Controversy regarding the efficacy of corticosteroids in ARDS still needs to be addressed. In addition, the anti-inflammatory effects of corticosteroids have been reported as effective in continuous control of the SIRS that complicates ARDS [28]. More recently, it has been suggested that we need to reevaluate the optimal timing of administering corticosteroids based on the pathological phase of diffuse alveolar damage (DAD), which is a characteristic histopathological finding of ARDS [29, 30]. It has been suggested that the effectiveness of corticosteroids may depend on the extent of inflammation seen in each pathological phase of DAD. In other words, in the near future we may need to reevaluate the use of corticosteroids during the acute exudative phase seen within the first week of onset when inflammation is particularly exaggerated. Furthermore, higher-dose corticosteroids might be beneficial in some cases of ARDS such as drug-associated ARDS, in which lung injury is attributed to immunostimulatory effects. In this study, all but four patients were started on high-dose or low-dose corticosteroids from the time of diagnosis within one week of ARDS onset, and a tapering regimen was selected for continuous control of SIRS. We calculated the propensity score and by analyzing data using IPTW methods, background factors and severity were strictly adjusted for. This allowed us to determine that high-dose corticosteroids with a tapering regimen significantly increased the duration of mechanical ventilation. One point to note is that in certain cases, such as in eosinophilic pneumonia, corticosteroids are known to be effective and are definitely exceptions to ARDS diagnosis.

High-dose corticosteroid treatment has been reported to worsen the prognosis in septic shock and serious sepsis [31]. Compared to the low-dose group, high SOFA scores were maintained on day 3 and beyond in the group that received high-dose corticosteroids therapy. ARDS was due to infection in approximately 68% of the patients in our study, and so initial high-dose corticosteroid treatment might have affected the immune system and aggravated the causative infectious disease process, making it more likely to cause multi-organ failure. Addressing the concept of bio-trauma due to mechanical ventilation [32-34], as the numbers of VFD were lower in patients in the high-dose corticosteroid group, the prolonged mechanical ventilation would increase the susceptibility of secondary multi-organ failure risk due to bio-trauma.
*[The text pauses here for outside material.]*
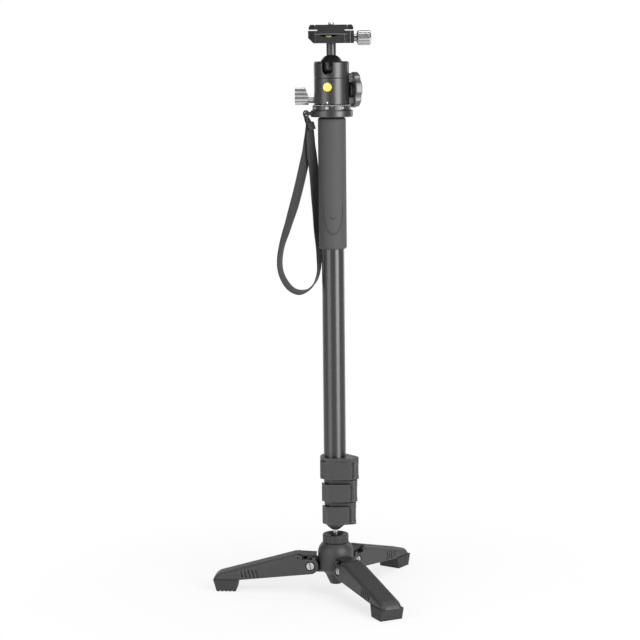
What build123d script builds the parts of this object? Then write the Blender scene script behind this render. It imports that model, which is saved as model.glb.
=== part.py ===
from build123d import *
import os
from math import cos, radians, sin, sqrt, tan

# A camera monopod with its tube sections pushed in: a folding three-legged base with a ball joint,
# four nested tubes with three flip locks, a long grip with a wrist strap, and a ball head with a
# quick-release clamp. Lengths are millimetres, +Z is up, and the origin lies on the column's axis
# at the floor. The column is seen from -Y, with +X to the right.

os.makedirs("parts", exist_ok=True)

# Clearances
running_gap = 0.05  # a shaft in its bore, a guide in its tube
bond_gap = 0.02  # pieces that are glued, pressed or screwed together
free_gap = 0.3  # faces that pass each other
overrun = 2.0  # how far a cut runs past the face that it opens
hex_sides = 6

# Base hub, with its heights counted from the leg hinges
hinge_height = 31.0
hinge_step = 8.5  # outside the hub
hub_foot_drop = 10.4
hub_foot_radius = 12.5
hub_skirt_height = 6.4
hub_radius = 21.0
hub_shoulder_rise = 15.0
hub_rise = 27.5
hub_top_radius = 14.6
hub_neck_radius = 12.6
hub_neck_height = 5.5
hub_neck_wall = 1.6
plug_height = 12.6
plug_toe_radius = 6.8
plug_spigot_radius = 6.0
plug_spigot_depth = 8.0

# Base ball joint
base_ball_radius = 9.0
base_ball_depth = 3.0  # its centre below the hub's top
base_seat_depth = 11.5
stud_radius = 3.0
stud_head_radius = 5.0
stud_head_height = 3.0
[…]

There are several limitations to our study. First, it was a single site and a retrospective study. There are several missing values. Second, there are no global standards for treatment duration, dose, or administration methods in corticosteroid therapy. As mentioned above, a prospective investigation is necessary in order to determine the optimal duration, dose, and administration method of corticosteroid treatment. The third point is that although multiple physicians were involved in deciding upon treatment policies, it was not always the same physicians involved in deciding upon the treatment for all patients. For this reason, there may have been differences in the appropriateness of the treatment policies. However, the same group of physicians was involved in checking the appropriateness of the diagnoses and in that respect there was consensus. The fourth point is that the high-dose groups are extremely fewer than the control group. Finally, the patients treated with high-dose corticosteroids had higher acuity, which is reflected in the decrease in the adjusted vs. the non-adjusted odds ratio P values, thus it is possible that there may be further residual confounding due to unmeasured variables not accounted for in the adjusted analysis, which could explain the greater mortality.

Conclusion

A tapering regimen after initiation of high-dose corticosteroids is likely to increase ventilator dependency and might worsen the prognosis of patients with ARDS diagnosed according to the Berlin definition. Corticosteroids should not be instituted based merely on the assumption that they “might”be effective. In respiratory failure that satisfies the Berlin definition, a differential diagnosis should be performed to carefully select those diseases in which corticosteroids will be effective.